Hasan and Marsh say they compete against the carriers by helping enterprises reduce the amount they pay for services, explaining further that enterprises can reduce their costs by as much as 25 percent. In some cases, the costs go down as much as between 62 percent and 63 percent.

“We can take a $1 million bill to $400,000,” said Marsh. He explained that enterprises have treated wireless services as an expense, and that is costing the business more than it should.

Ross said Qualcomm started that activity as a small group a couple of years ago, and it has expanded to the whole value chain covering service providers, infrastructure vendors, PC card manufacturers like Sierra Wireless and Novatel, smart phone makers like Handspring and Kyocera and laptop vendors like Panasonic. It also accommodates specialty module makers like Kyocera and ruggedized device makers. Software vendors like Microsoft, PeopleSoft, EDS and IBM Corp. also play important roles.

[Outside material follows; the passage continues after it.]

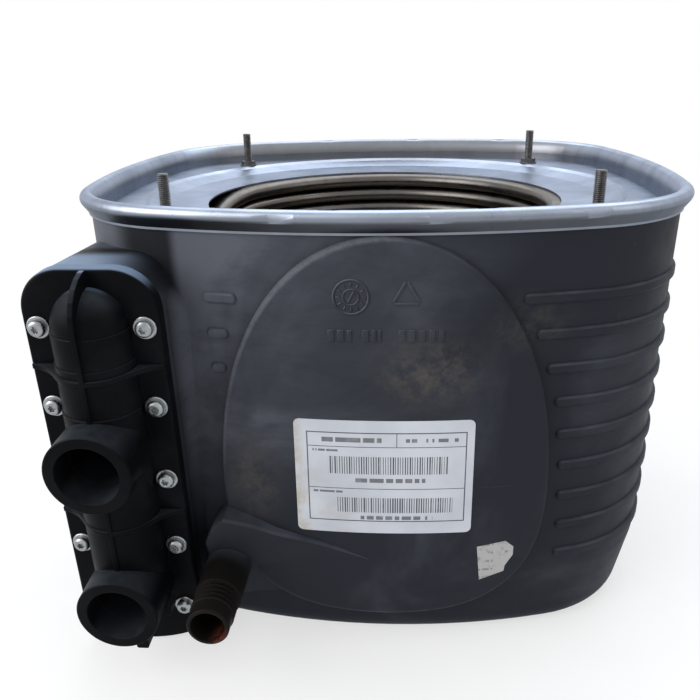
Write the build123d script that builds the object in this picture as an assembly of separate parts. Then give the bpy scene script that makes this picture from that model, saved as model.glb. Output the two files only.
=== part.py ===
from build123d import *
from build123d.topology import SkipClean
import math
import os

os.makedirs("parts", exist_ok=True)

# Boiler heat exchanger standing on its rear face: millimetres, +Z runs along the coil axis to the
# burner door, -Y is the side with the water ports. Heights below count from a level REST_Z above the rest
# face; every piece is lifted as it is saved, so the saved origin is where the axis meets the rest face.

# ---- casing outline: four flat-ish bulged sides joined by round corners ----
HALF_X = 166.9
HALF_Y = 158.8
SIDE_X_R = 481.0
SIDE_Y_R = 377.0
CORNER_R = 76.5

# ---- levels along the coil axis ----
REST_Z = -14.0
FOOT_TOP = 25.0
PLATE_Z = 213.0
BEAD_CENTRE = (0.9, 223.54)
SKIRT_Z = 215.8
CASING_TOP = 219.0
NECK_Z = 206.2
STUD_TIP_Z = 237.3

# ---- casing ----
WALL = 3.2
FLOOR = 4.0
DRAFT = 0.8
FOOT_DRAW_X = 8.0
FOOT_DRAW_Y = 1.5
BASE_FILLET = 12.0
RECESS_TOP = 0.5
REST_RING = 14.5
WALL_INSET = 0.4

# ---- front plate ----
SHEET = 1.0
BEAD_R = 3.8
ROLL_FROM = 140.0
CONE_ANGLE = -35.0
SKIRT_X = 0.9
RIM_INNER = 4.9
NECK_R = 112.6
DISH_R = 150.0
STUD_PITCH = 220.0
STUD_R = 3.0
STUD_ROOT_R = 3.2
COLLAR_H = 3.6

# ---- coils: flattened tube wound in level turns with a short drop between them ----
TUBE_WIDE = 18.0
TUBE_HIGH = 9.6
TUBE_WALL = 0.9
COIL_R = 113.0
COIL_PITCH = 10.6
TURNS = 4
TOP_TURN_Z = 200.7
COIL_TOPS = {"coil_primary_front": TOP_TURN_Z,
             "coil_primary_middle": TOP_TURN_Z - TURNS * COIL_PITCH,
             "coil_primary_back": TOP_TURN_Z - 2 * TURNS * COIL_PITCH,
             "coil_secondary": 51.5}
DROP_START = 150.0
DROP_END = 206.0
LEAD_X = -133.5
LEAD_BEND_R = 20.0
EXIT_ANGLE = 125.0
EXIT_BEND_R = 30.0
LEAD_END_Y = -139.0
LEAD_DROP = 12.0
LEAD_DROP_FROM_Y = -70.0
LEAD_DROP_TO_Y = -112.0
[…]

Explaining Qualcomm’s role, Ross said, “We tell the story to enterprise about what’s happening with wireless data.” He cited Citrix, a Fortune 100 company as example. Partnering with Sprint, Qualcomm put together a program and went to seven of Citrix’ markets to educate the customers. According to him, they convinced hundreds of Citrix users to adopt the services.

Anderson said the challenge is getting the user to understand that their business life can be easier. “It’s a behavioral thing,” he said.

“The IT manager knows how disconnected the mobile workers are and the need to fill the information loss,” he said.